Although cellular agriculture is a nascent scientific discipline, cellular agriculture products were first commercialized in the early 20th century with insulin and rennet.
On March 24, 1990, the FDA approved a bacterium that had been genetically engineered to produce rennet, making it the first genetically engineered product for food. Rennet is a mixture of enzymes that turns milk into curds and whey in cheese making. Traditionally, rennet is extracted from the inner lining of the fourth stomach of calves. Today, cheese making processes use rennet enzymes from genetically engineered bacteria, fungi, or yeasts because they are unadulterated, more consistent, and less expensive than animal-derived rennet.

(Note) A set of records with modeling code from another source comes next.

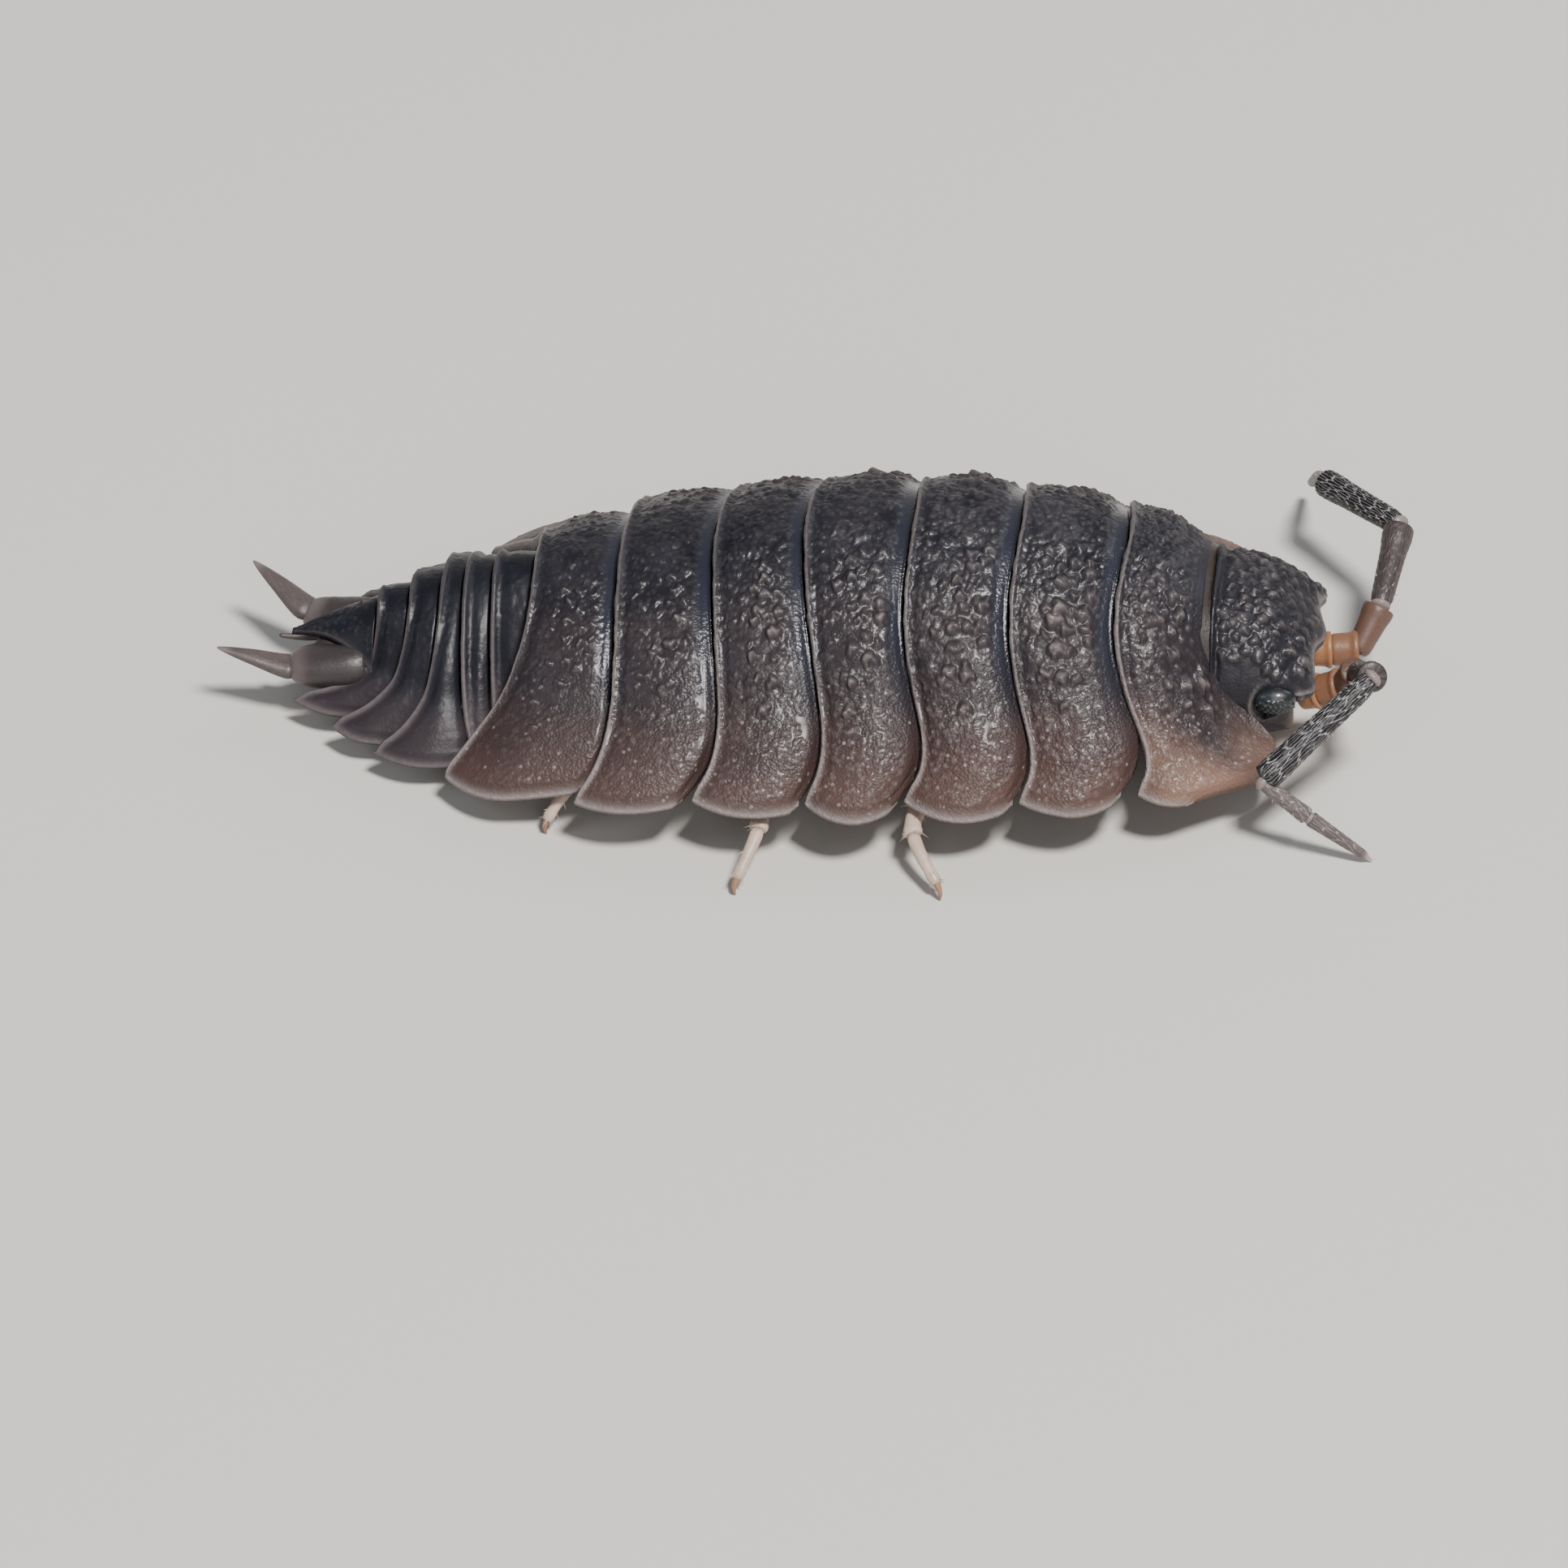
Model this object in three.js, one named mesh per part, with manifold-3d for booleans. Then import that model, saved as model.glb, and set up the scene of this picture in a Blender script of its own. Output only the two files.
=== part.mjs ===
// A life-size woodlouse (common rough woodlouse), standing, as a museum model.
// Millimetres, +X towards the head, +Y to the animal's left, +Z up, feet on z = 0.
import * as THREE from "three";
import { mergeVertices } from "three/addons/utils/BufferGeometryUtils.js";
import Module from "manifold-3d";

const wasm = await Module();
wasm.setup();

// Driving dimensions of the body.
const BODY_LENGTH = 15; // tip of the head's middle lobe to the tip of the tail plate
const HALF_LENGTH = BODY_LENGTH / 2;
const CUT = 0.05; // the thin cut that parts two neighbouring pieces
const BELLY = 1.45; // height of the underside between the legs
const PLATE = 0.32; // thickness of a side plate near its root
const PLATE_EDGE = 0.16; // and at its rim
const SHINGLE = 0.15; // how far each hind edge stands above the plate behind it
const ARCH_POWER = 1.05; // 1 is a pure cosine arch
const FLANK_SHARE = 0.6; // the body wall under the side plates, as a share of the half width

// Trunk segments from the head backwards. Each hind edge is an even curve over u, which is 0
// on the midline and 1 at the hind corner: x = mid + bow*u^2 + sinus*u^4 + sweep*u^8.
const TRUNK = [
  { mid: 4.72, bow: -1.21, sinus: 3.3, sweep: -1.77, corner: 2.97, flare: 0.13, fore: 2.99, notch: 0 },
  { mid: 3.19, bow: -0.88, sinus: 2.6, sweep: -1.54, corner: 3.28, flare: 0.22, fore: 3.03, notch: 0.2 },
  { mid: 1.65, bow: -0.7, sinus: 2.44, sweep: -1.66, corner: 3.36, flare: 0.37, fore: 3.34, notch: 0.05 },
  { mid: 0.07, bow: 0.77, sinus: 0.2, sweep: -0.71, corner: 3.52, flare: 0.35, fore: 3.42, notch: 0.05 },
  { mid: -1.25, bow: 0.61, sinus: -0.03, sweep: -0.62, corner: 3.54, flare: 0.28, fore: 3.58, notch: 0.05 },
  { mid: -2.63, bow: 0.34, sinus: -0.28, sweep: -0.42, corner: 3.5, flare: 0.24, fore: 3.56, notch: 0.1 },
  { mid: -3.89, bow: 0.15, sinus: -1.81, sweep: 0.57, corner: 2.62, flare: 0.6, fore: 3.16, notch: 0.3 },
];
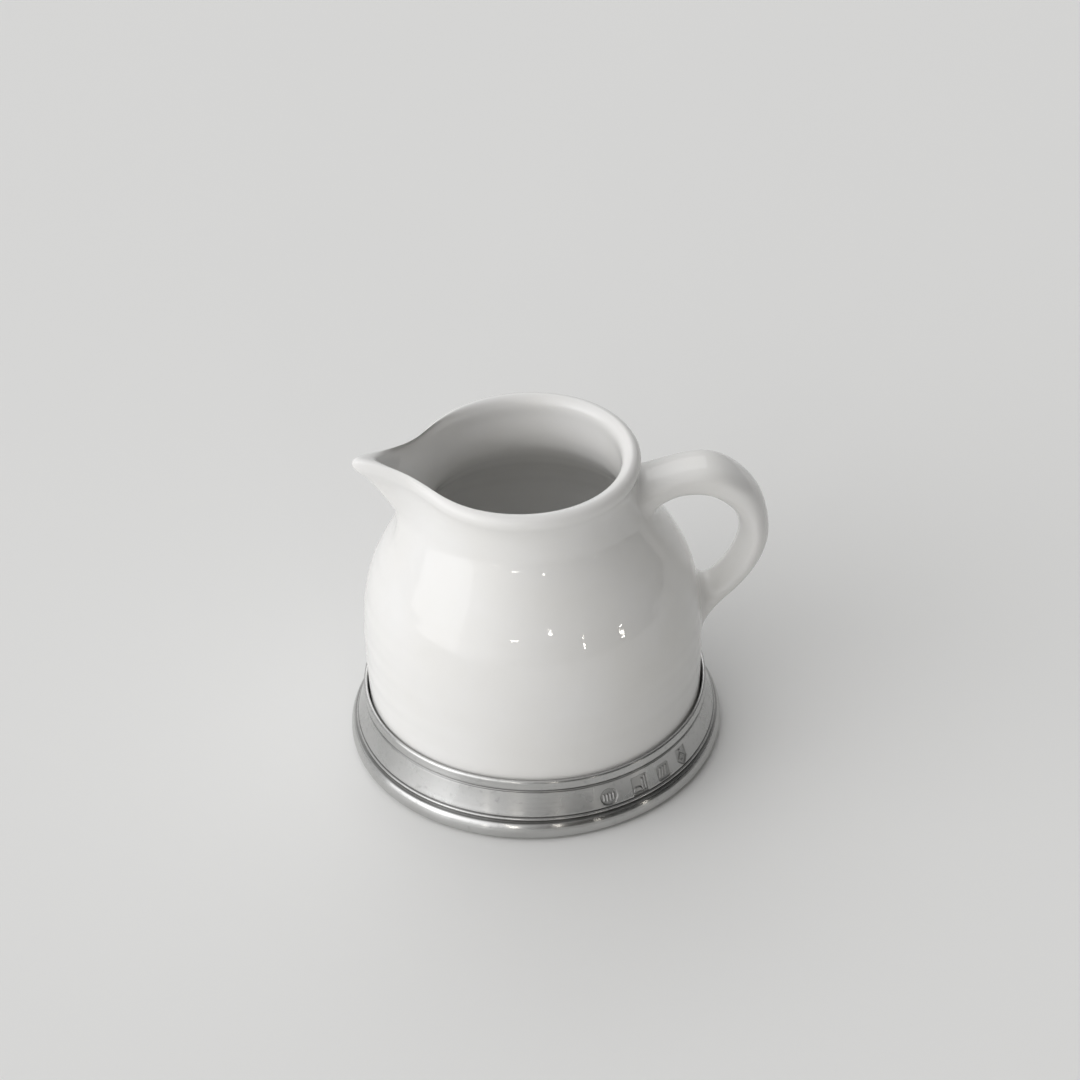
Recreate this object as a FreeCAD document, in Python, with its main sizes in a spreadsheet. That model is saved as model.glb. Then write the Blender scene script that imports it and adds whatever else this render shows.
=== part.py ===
import FreeCAD, Part
import math
import os
import Sketcher
from FreeCAD import Placement, Rotation, Vector

# Cream jug: a thrown porcelain pot with a pulled spout and a strap handle, bedded in a turned pewter ring.
#
# Millimetres. +Z is up and the origin is the centre of the foot ring on the table. The handle is on +X and
# the spout on -X. Six pieces:
#
#   jug_body          one wall from the foot up the belly, over the rolled lip and down to the inside floor
#   handle            a strap that leaves the neck under the lip and comes back to the belly
#   upper_slip_joint  the slip that sticks the handle to the neck
#   lower_slip_joint  the slip that sticks the handle to the belly
#   foot_ring         the pewter ring the pot stands in, with four shallow stamps
#   bedding_ring      the compound between the pot and the ring

doc = FreeCAD.newDocument("cream_jug")

# ---------------------------------------------------------------- driving dimensions

DIMENSIONS = [
    ("lip_radius", 23.65, "axis to the centre of the rolled lip"),
    ("lip_height", 75.8, "table to the centre of the rolled lip"),
    ("lip_roll", 2.15, "radius of the rolled lip"),
    ("neck_radius", 24.85, "outside, at the narrowest place under the lip"),
    ("belly_radius", 39.15, "outside, at the widest place"),
    ("belly_height", 30.0, "height of the widest place"),
    ("wall_thickness", 3.85, "at the belly"),
    ("seat_height", 2.2, "table to the underside of the pot"),
    ("floor_height", 7.6, "table to the inside floor"),
    ("spout_reach", 13.6, "how far the spout's tip is pulled out of the round"),
    ("spout_channel", 12.0, "how far the inside of the spout is pulled out"),
    ("spout_rise", 3.6, "how far the tip stands above the rim"),
    ("spout_twist", 1.0, "how much higher one side of the spout is left than the other"),
    ("foot_recess_radius", 31.0, "recess in the underside of the pot"),
    ("foot_recess_depth", 1.0, "depth of that recess"),
    ("strap_width", 12.6, "handle, across"),
    ("strap_thickness", 6.2, "handle, through"),
    ("slip_thickness", 0.9, "slip between the handle and the pot"),
    ("joint_gap", 0.03, "gap left where two pieces meet"),
    ("ring_radius", 43.5, "foot ring, outside, at the lower bead"),
    ("ring_height", 15.25, "foot ring, table to its top"),
    ("ring_bore", 39.15, "foot ring, inside wall"),
    ("bedding_height", 11.5, "table to the top of the bedding"),
    ("stamp_depth", 0.22, "how deep the stamps are struck"),
]

sheet = doc.addObject("Spreadsheet::Sheet", "Dimensions")
sheet.set("A1", "dimension")
sheet.set("B1", "millimetres")
sheet.set("C1", "meaning")
for row, (alias, value, meaning) in enumerate(DIMENSIONS, start=2):
    sheet.set(f"A{row}", alias)
    sheet.set(f"B{row}", str(value))
    sheet.set(f"C{row}", meaning)
    sheet.setAlias(f"B{row}", alias)
doc.recompute()


def size(alias):
    """A driving dimension as a plain number."""
    return float(sheet.get(alias))


# ---------------------------------------------------------------- the pot's wall

BELLY_R = size("belly_radius")
BELLY_Z = size("belly_height")
NECK_R = size("neck_radius")
LIP_R = size("lip_radius")
LIP_Z = size("lip_height")
ROLL = size("lip_roll")
SEAT_Z = size("seat_height")
FLOOR_Z = size("floor_height")
INSIDE_R = BELLY_R - size("wall_thickness")

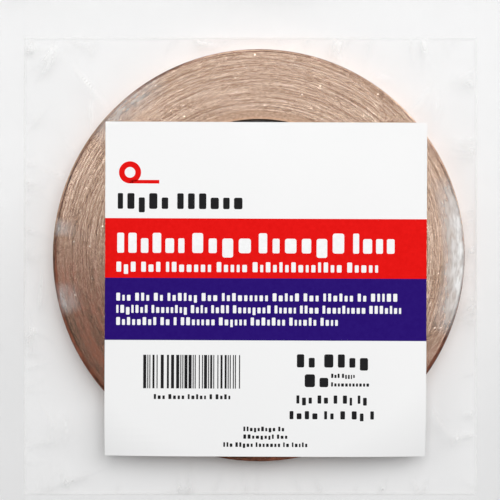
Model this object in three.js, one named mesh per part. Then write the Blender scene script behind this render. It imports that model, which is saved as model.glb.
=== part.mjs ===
// Copper foil tape for stained glass work: a wound roll on a paperboard core, heat-sealed in a clear
// flat pouch with a paper label stuck to its front.
//
// Millimetres. The roll lies flat. +Z is the roll's axis and points out of the labelled face, +Y is the
// top of the label, and the origin is on the roll's axis at the underside of the pouch.
import * as THREE from "three";
import { ParametricGeometry } from "three/addons/geometries/ParametricGeometry.js";

const INCH = 25.4;
const TURN = 2 * Math.PI;

// ---- Tape and core -------------------------------------------------------------------------------
const TAPE_WIDTH = INCH / 4;
const TAPE_LENGTH = 33000;
const FOIL_THICKNESS = 0.031;
const ADHESIVE_THICKNESS = 0.025;
const LINER_THICKNESS = 0.108;
const TAPE_THICKNESS = FOIL_THICKNESS + ADHESIVE_THICKNESS + LINER_THICKNESS;

const CORE_BORE_RADIUS = (3 * INCH) / 2;
const CORE_WALL = 2.4;
const CORE_PLY = 0.3; // the smooth paper on the inside and on the outside of the board
const CORE_RADIUS = CORE_BORE_RADIUS + CORE_WALL;

// The wound tape fills the ring between the core and the rim: length x thickness is its area.
const ROLL_RADIUS = Math.sqrt(CORE_RADIUS ** 2 + (TAPE_LENGTH * TAPE_THICKNESS) / Math.PI);
const PACK_RADIUS = ROLL_RADIUS - 2 * TAPE_THICKNESS; // under the outermost turn

const PLY_GAP = 0.05; // between rings that lie on each other
const LAYER_GAP = 0.004; // between the layers of the outermost turn
const TAIL_DIRECTION = -TURN / 8; // where the tape's free end is
const TAIL_SPRING = 0.25; // how far the free end stands off the roll
const TAIL_SWEEP = TURN / 30; // the stretch that stands off
const TURN_SEGMENTS = 90;

// ---- Pouch ---------------------------------------------------------------------------------------
const FILM = 0.12;
const SEAL_DEPTH = 0.08; // the fused layer between the two films
const SEAL_GAP = 0.02;
const POUCH = { left: -75.4, right: 70.6, bottom: -71.6, top: 74.4 };
const POCKET = { left: -67, right: 62.2, bottom: -68.4, top: 62 };
const RIM_CLEARANCE = 0.7; // between the roll's rim and the film that falls away from it
const FACE_CLEARANCE = 0.2; // between the roll's faces and the films
const TENT_STEPS = 4; // stations on the film's slope, from the rim down to the seal
const TENT_SAG = 0.35; // how far the slope hangs in, as a share of its height
const FILM_SEGMENTS = 96; // a multiple of 8, so that the corners are hit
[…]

In 2004, Jason Matheny founded New Harvest, whose mission is to "accelerate breakthroughs in cellular agriculture". New Harvest is the only organization focused exclusively on advancing the field of cellular agriculture and provided the first PhD funding specifically for cellular agriculture, at Tufts University.
By 2014, IndieBio, a synthetic biology accelerator in San Francisco, has incubated several cellular agriculture startups, hosting Muufri (making milk from cell culture, now Perfect Day Foods), The EVERY Company (making egg whites from cell culture), Gelzen (making gelatin from bacteria and yeast, now Geltor), Afineur (making cultured coffee beans) and Pembient (making rhino horn).